1. Gender Classification – The First Step in the Pipeline

The first step in the Interactive Room pipeline is to detect the user’s gender based on the uploaded image. This classification step helps tailor the face-swapping process by optimizing for gender-specific features.

  • VGG16 & InceptionV3: Initially, we experimented with VGG16 and InceptionV3 due to their reputation in image classification. However, these models underperformed in terms of precision and accuracy on our dataset.
  • YOLOv8: Moving towards YOLO-based models, we tested YOLOv8, which yielded better results but still did not meet our expectations.
  • YOLOv10: Finally, we chose YOLOv10 as it offered a strong balance of accuracy and speed. We used pretrained weights for YOLOv10, which streamlined the process, reducing training time significantly while delivering robust classification results.

Why YOLOv10?

  • Improved Accuracy: YOLOv10 delivered high accuracy in gender detection.
  • Speed: The model processed data quickly, which was essential for efficient face-swapping in the next stages.
  • Pretrained Weights: Leveraging pretrained weights saved both time and computational resources, providing accurate results with minimal retraining.
 

Below is the confusion matrix compared between VGG16 and Yolov10s. The first one is for the Yolo model.

2. Face Swapping – Blending Users into Their Favorite Scenes

Once the gender is classified, the image, along with the chosen movie or TV scene, is passed through the pipeline to perform deepfake face swapping.

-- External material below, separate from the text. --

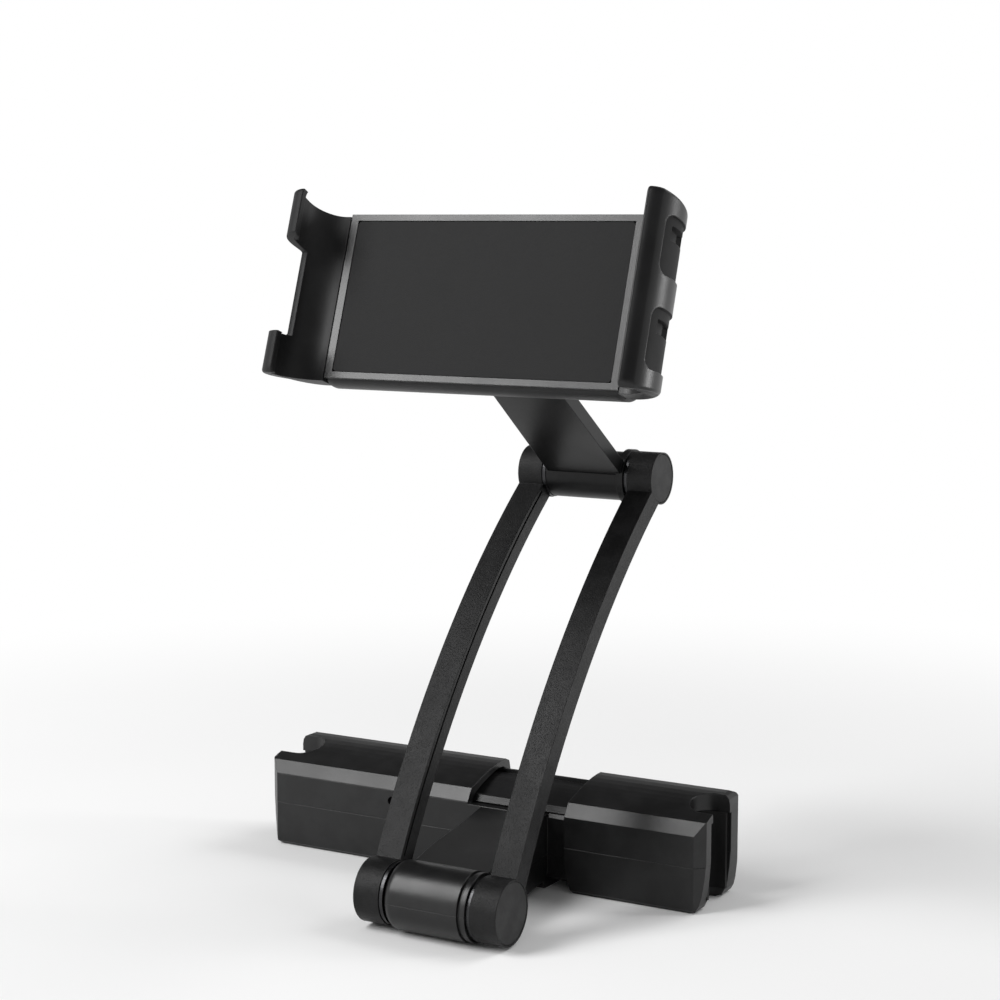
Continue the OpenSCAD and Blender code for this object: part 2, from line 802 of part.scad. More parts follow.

  • Roop: We started with Roop to get a feel for how face-swapping models work. Roop helped us understand the basic mechanics but didn’t achieve the realism required for our project.
  • SimSwap: We switched to SimSwap, which generated much more realistic face swaps. It handled multiple faces in a scene, preserved facial expressions better, and offered a more natural final result.
 

As a comparison between Roop and SimSwap, we can see the following result of the original scene below:

Original Scene
Roop Result
Roop Result
SimSwap Result

Why SimSwap?

  • Higher Swap Quality: SimSwap produced seamless and natural-looking face swaps.
  • Expression Retention: The model retained subtle facial expressions, which enhanced the realism of the swapped face as seen in the picture.
  • Optimized for Multiple Faces: SimSwap worked well even in scenes with multiple characters, ensuring that the user’s face blended in naturally with the environment.
  • Short period: if the video is less than 1 minute, it does not take more than 12 minutes using SimSwap, while for Roop it takes almost 40 minutes.
  • Trainable: as suggested in SimSwap guidance, we need to train it for an average of 400K steps, we did train it for 390K and the results are as shown.

The image below shows how one face is swapped in place of the famous actress scene Maguy Bou Ghoson in Julia Series.

3. Voice Synthesis – Converting the User’s Voice to Match the Scene

The final step of the pipeline is voice synthesis, where we provide two options: users can either record their voice or use the extracted original audio from the scene. For the recorded voice, we use a text-to-speech (TTS) model to convert the user’s input into a voice that blends with the scene’s original audio.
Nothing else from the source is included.